■ **Information shown**
((

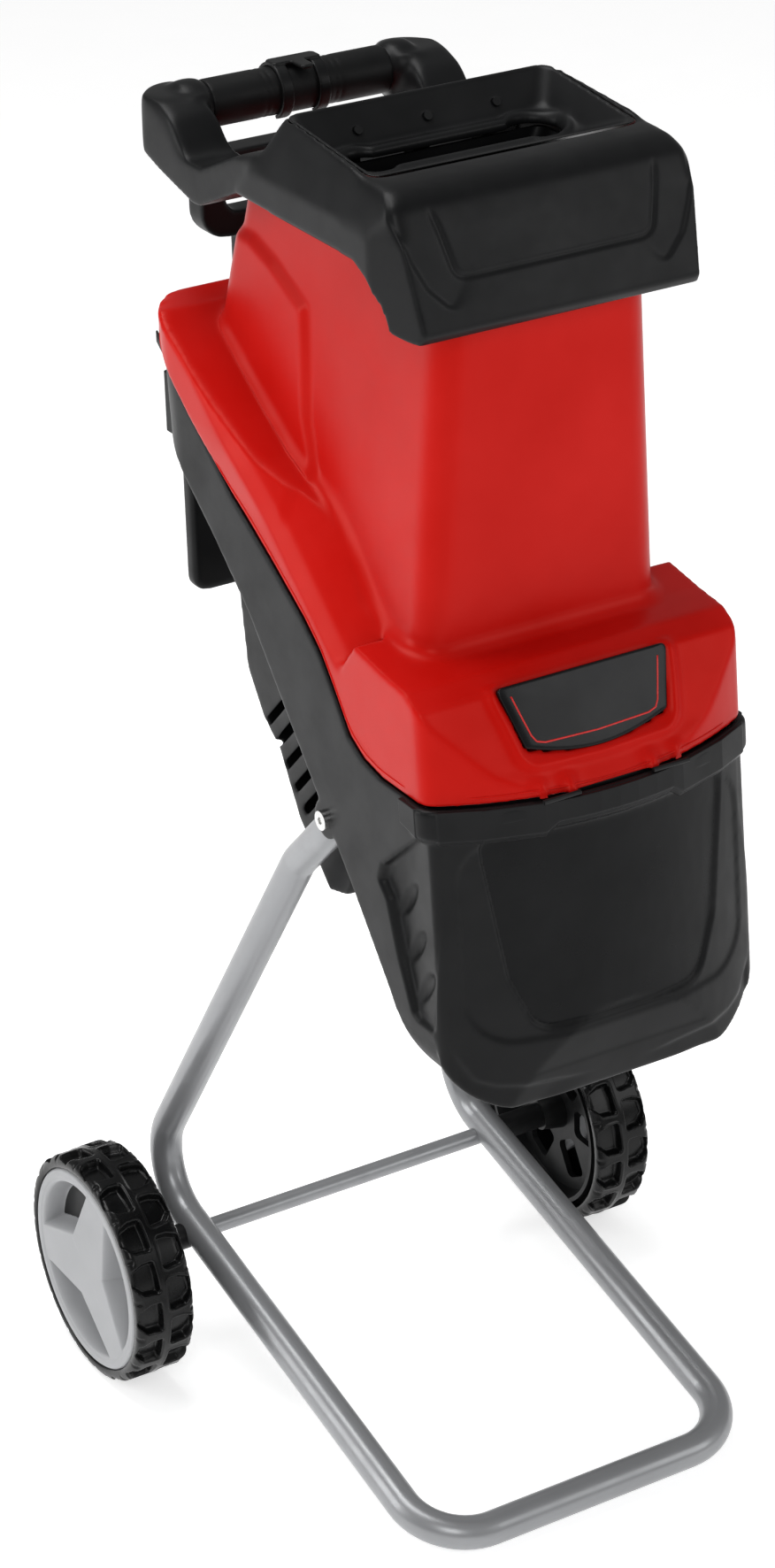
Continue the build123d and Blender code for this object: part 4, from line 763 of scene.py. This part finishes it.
def badge():
    """The blank crowned badge plate, and the thin red line along its sides and foot."""
    hull, face = badge_hull()
    overlap = 2.4
    outline = rounded(hull * (1 + overlap / np.linalg.norm(hull, axis=1, keepdims=True)), 4.0)
    rim = []
    for a, b in zip(outline, np.roll(outline, -1, 0)):
        steps = max(1, int(np.linalg.norm(b - a) / 1.5))
        rim += [a + (b - a) * k / steps for k in range(steps)]
    rim = np.array(rim)
    proud = 1.05
    rows = [(1.0, -2.6), (1.0, 0.45), (0.992, 0.85), (0.98, proud)]
    rows += [(q, proud + 0.5 * (1 - q * q)) for q in (0.9, 0.75, 0.55, 0.35, 0.15)]
    co = [on_badge(u, v, face + height) for scale, height in rows for u, v in rim * scale]
    plate = mesh_object("badge_blank", co, loft_faces(len(rows), len(rim)), "upper_unit", "badge_black")
    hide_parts("badge_plate")
    half = [(0, -16.6), (36, -15.3), (41.5, -13.5), (44, -9.5), (47.3, 2), (51, 15.5)]
    line = [(-u, v) for u, v in half[:0:-1]] + half
    points = []
    for (u, v), (p, q) in zip(line[:-1], line[1:]):
        points += [(u + (p - u) * k / 6, v + (q - v) * k / 6) for k in range(6)]
    path = [on_badge(u, v, face + proud) for u, v in points + line[-1:]]
    mesh_object("badge_outline", *tube_mesh(path, 0.6), "upper_unit", "badge_black", ["badge_red"])


# ---------------------------------------------------------------- pieces
upper_housing()
lower_housing()
seam_tongue()
front_strip()
hopper()
funnel()
plain_skin("motor_cover", "motor_cover_shell", "black_plastic", 1.5, 6)
plain_skin("handle_grip", "grip_sleeve", "grip_black", 1.0, 4)
plain_skin("cable_clip", "cable_clip_arches", "black_nylon", 0.6, 4)
plain_skin("plunger", "plunger_handle", "black_plastic", 1.4, 6)
hub_cap("hub_cap_left", "cap_left", -1)
hub_cap("hub_cap_right", "cap_right", 1)
tyre("tyre_left", "tread_left", -1)
tyre("tyre_right", "tread_right", 1)
badge()

DARK_FIXINGS = ("hinge_pins", "hopper_screws")
for entry in frame["record"]["subparts"]:
    look = "black_nylon" if entry["node"] in DARK_FIXINGS else entry["material_slot"]
    for slot in frame["nodes"][entry["node"]].material_slots:
        slot.material = MATERIALS[look]


# ---------------------------------------------------------------- room, lights and camera
def area_light(name, spot, aim, size, power):
    """A rectangular light in metres and watts, turned towards a point."""
    light = bpy.data.lights.new(name, "AREA")
    light.shape = "RECTANGLE"
    light.size, light.size_y = size
    light.energy = power
    obj = bpy.data.objects.new(name, light)
    bpy.context.scene.collection.objects.link(obj)
    back = np.array(spot) - np.array(aim)
    back = back / np.linalg.norm(back)
    right = np.cross([0, 0, 1], back)
    right /= np.linalg.norm(right)
    place(obj, right, np.cross(back, right), back, spot)


def place(obj, right, up, back, spot):
    """Puts an object at a spot in metres with its own axes along these directions."""
    obj.matrix_world = Matrix([[right[i], up[i], back[i], spot[i]] for i in range(3)] + [[0, 0, 0, 1]])


FLOOR_REACH = 4e4
FLOOR_Z = -0.5
floor_co = [(sx * FLOOR_REACH, sy * FLOOR_REACH, FLOOR_Z)
            for sx, sy in ((-1, -1), (1, -1), (1, 1), (-1, 1))]
floor_mesh = bpy.data.meshes.new("floor")
floor_mesh.from_pydata([tuple(c * MM for c in p) for p in floor_co], [], [(0, 1, 2, 3)])
floor = bpy.data.objects.new("floor", floor_mesh)
bpy.context.scene.collection.objects.link(floor)
floor_look = finish_of("floor", (0.86, 0.86, 0.86), 0.6, 0.03, tone=0.01, grain=200, bump=0.02, wear=0)
floor_shader = next(n for n in floor_look.node_tree.nodes if n.type == "BSDF_PRINCIPLED")
floor_shader.inputs["Emission Color"].default_value = (1, 1, 1, 1)
floor_shader.inputs["Emission Strength"].default_value = 0.60
floor_mesh.materials.append(floor_look)

world = bpy.data.worlds.new("studio")
world.use_nodes = True
world.node_tree.nodes["Background"].inputs[0].default_value = (1.0, 1.0, 1.0, 1)
world.node_tree.nodes["Background"].inputs[1].default_value = 0.30
bpy.context.scene.world = world
bpy.context.scene.view_settings.view_transform = "Standard"

area_light("key", (-1.6, -2.6, 2.4), (0, 0, 0.55), (1.0, 1.6), 26)
area_light("front", (1.8, -2.4, 1.6), (0, 0, 0.5), (1.4, 1.6), 16)
area_light("top", (-0.4, 0.5, 2.8), (0, 0, 0.4), (1.4, 1.2), 34)
area_light("rim", (-2.4, 1.0, 1.4), (0, 0, 0.6), (0.8, 1.8), 24)

AZIMUTH = math.radians(-30.251)
ELEVATION = math.radians(26.676)
ROLL = math.radians(-1.582)
CAMERA_SPOT = (-1.18033, -1.96347, 1.59739)
back = np.array([math.sin(AZIMUTH) * math.cos(ELEVATION), -math.cos(AZIMUTH) * math.cos(ELEVATION),
                 math.sin(ELEVATION)])
right = np.array([math.cos(AZIMUTH), math.sin(AZIMUTH), 0.0])
up = np.cross(back, right)
lens = bpy.data.cameras.new("camera")
lens.lens = 93.49
lens.sensor_width = 36
lens.sensor_fit = "AUTO"
lens.clip_end = 50
camera = bpy.data.objects.new("camera", lens)
bpy.context.scene.collection.objects.link(camera)
place(camera, math.cos(ROLL) * right + math.sin(ROLL) * up, math.cos(ROLL) * up - math.sin(ROLL) * right,
      back, CAMERA_SPOT)
bpy.context.scene.camera = camera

))

■ **What is required**
Would you copy out each line exactly as written?

■ **Exercise result**
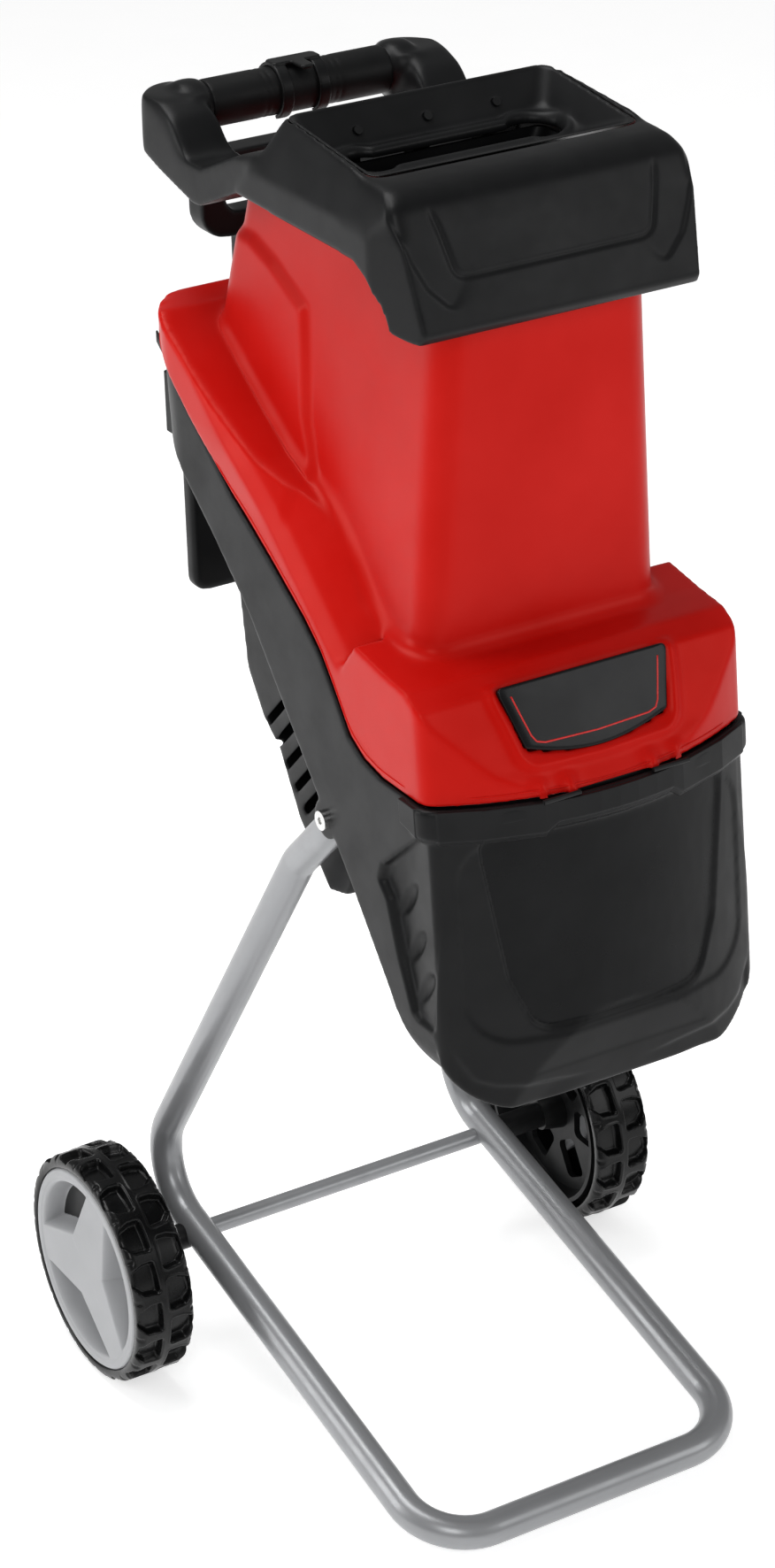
Continue the build123d and Blender code for this object: part 4, from line 763 of scene.py. This part finishes it.
def badge():
    """The blank crowned badge plate, and the thin red line along its sides and foot."""
    hull, face = badge_hull()
    overlap = 2.4
    outline = rounded(hull * (1 + overlap / np.linalg.norm(hull, axis=1, keepdims=True)), 4.0)
    rim = []
    for a, b in zip(outline, np.roll(outline, -1, 0)):
        steps = max(1, int(np.linalg.norm(b - a) / 1.5))
        rim += [a + (b - a) * k / steps for k in range(steps)]
    rim = np.array(rim)
    proud = 1.05
    rows = [(1.0, -2.6), (1.0, 0.45), (0.992, 0.85), (0.98, proud)]
    rows += [(q, proud + 0.5 * (1 - q * q)) for q in (0.9, 0.75, 0.55, 0.35, 0.15)]
    co = [on_badge(u, v, face + height) for scale, height in rows for u, v in rim * scale]
    plate = mesh_object("badge_blank", co, loft_faces(len(rows), len(rim)), "upper_unit", "badge_black")
    hide_parts("badge_plate")
    half = [(0, -16.6), (36, -15.3), (41.5, -13.5), (44, -9.5), (47.3, 2), (51, 15.5)]
    line = [(-u, v) for u, v in half[:0:-1]] + half
    points = []
    for (u, v), (p, q) in zip(line[:-1], line[1:]):
        points += [(u + (p - u) * k / 6, v + (q - v) * k / 6) for k in range(6)]
    path = [on_badge(u, v, face + proud) for u, v in points + line[-1:]]
    mesh_object("badge_outline", *tube_mesh(path, 0.6), "upper_unit", "badge_black", ["badge_red"])


# ---------------------------------------------------------------- pieces
upper_housing()
lower_housing()
seam_tongue()
front_strip()
hopper()
funnel()
plain_skin("motor_cover", "motor_cover_shell", "black_plastic", 1.5, 6)
plain_skin("handle_grip", "grip_sleeve", "grip_black", 1.0, 4)
plain_skin("cable_clip", "cable_clip_arches", "black_nylon", 0.6, 4)
plain_skin("plunger", "plunger_handle", "black_plastic", 1.4, 6)
hub_cap("hub_cap_left", "cap_left", -1)
hub_cap("hub_cap_right", "cap_right", 1)
tyre("tyre_left", "tread_left", -1)
tyre("tyre_right", "tread_right", 1)
badge()

DARK_FIXINGS = ("hinge_pins", "hopper_screws")
for entry in frame["record"]["subparts"]:
    look = "black_nylon" if entry["node"] in DARK_FIXINGS else entry["material_slot"]
    for slot in frame["nodes"][entry["node"]].material_slots:
        slot.material = MATERIALS[look]


# ---------------------------------------------------------------- room, lights and camera
def area_light(name, spot, aim, size, power):
    """A rectangular light in metres and watts, turned towards a point."""
    light = bpy.data.lights.new(name, "AREA")
    light.shape = "RECTANGLE"
    light.size, light.size_y = size
    light.energy = power
    obj = bpy.data.objects.new(name, light)
    bpy.context.scene.collection.objects.link(obj)
    back = np.array(spot) - np.array(aim)
    back = back / np.linalg.norm(back)
    right = np.cross([0, 0, 1], back)
    right /= np.linalg.norm(right)
    place(obj, right, np.cross(back, right), back, spot)


def place(obj, right, up, back, spot):
    """Puts an object at a spot in metres with its own axes along these directions."""
    obj.matrix_world = Matrix([[right[i], up[i], back[i], spot[i]] for i in range(3)] + [[0, 0, 0, 1]])


FLOOR_REACH = 4e4
FLOOR_Z = -0.5
floor_co = [(sx * FLOOR_REACH, sy * FLOOR_REACH, FLOOR_Z)
            for sx, sy in ((-1, -1), (1, -1), (1, 1), (-1, 1))]
floor_mesh = bpy.data.meshes.new("floor")
floor_mesh.from_pydata([tuple(c * MM for c in p) for p in floor_co], [], [(0, 1, 2, 3)])
floor = bpy.data.objects.new("floor", floor_mesh)
bpy.context.scene.collection.objects.link(floor)
floor_look = finish_of("floor", (0.86, 0.86, 0.86), 0.6, 0.03, tone=0.01, grain=200, bump=0.02, wear=0)
floor_shader = next(n for n in floor_look.node_tree.nodes if n.type == "BSDF_PRINCIPLED")
floor_shader.inputs["Emission Color"].default_value = (1, 1, 1, 1)
floor_shader.inputs["Emission Strength"].default_value = 0.60
floor_mesh.materials.append(floor_look)

world = bpy.data.worlds.new("studio")
world.use_nodes = True
world.node_tree.nodes["Background"].inputs[0].default_value = (1.0, 1.0, 1.0, 1)
world.node_tree.nodes["Background"].inputs[1].default_value = 0.30
bpy.context.scene.world = world
bpy.context.scene.view_settings.view_transform = "Standard"

area_light("key", (-1.6, -2.6, 2.4), (0, 0, 0.55), (1.0, 1.6), 26)
area_light("front", (1.8, -2.4, 1.6), (0, 0, 0.5), (1.4, 1.6), 16)
area_light("top", (-0.4, 0.5, 2.8), (0, 0, 0.4), (1.4, 1.2), 34)
area_light("rim", (-2.4, 1.0, 1.4), (0, 0, 0.6), (0.8, 1.8), 24)

AZIMUTH = math.radians(-30.251)
ELEVATION = math.radians(26.676)
ROLL = math.radians(-1.582)
CAMERA_SPOT = (-1.18033, -1.96347, 1.59739)
back = np.array([math.sin(AZIMUTH) * math.cos(ELEVATION), -math.cos(AZIMUTH) * math.cos(ELEVATION),
                 math.sin(ELEVATION)])
right = np.array([math.cos(AZIMUTH), math.sin(AZIMUTH), 0.0])
up = np.cross(back, right)
lens = bpy.data.cameras.new("camera")
lens.lens = 93.49
lens.sensor_width = 36
lens.sensor_fit = "AUTO"
lens.clip_end = 50
camera = bpy.data.objects.new("camera", lens)
bpy.context.scene.collection.objects.link(camera)
place(camera, math.cos(ROLL) * right + math.sin(ROLL) * up, math.cos(ROLL) * up - math.sin(ROLL) * right,
      back, CAMERA_SPOT)
bpy.context.scene.camera = camera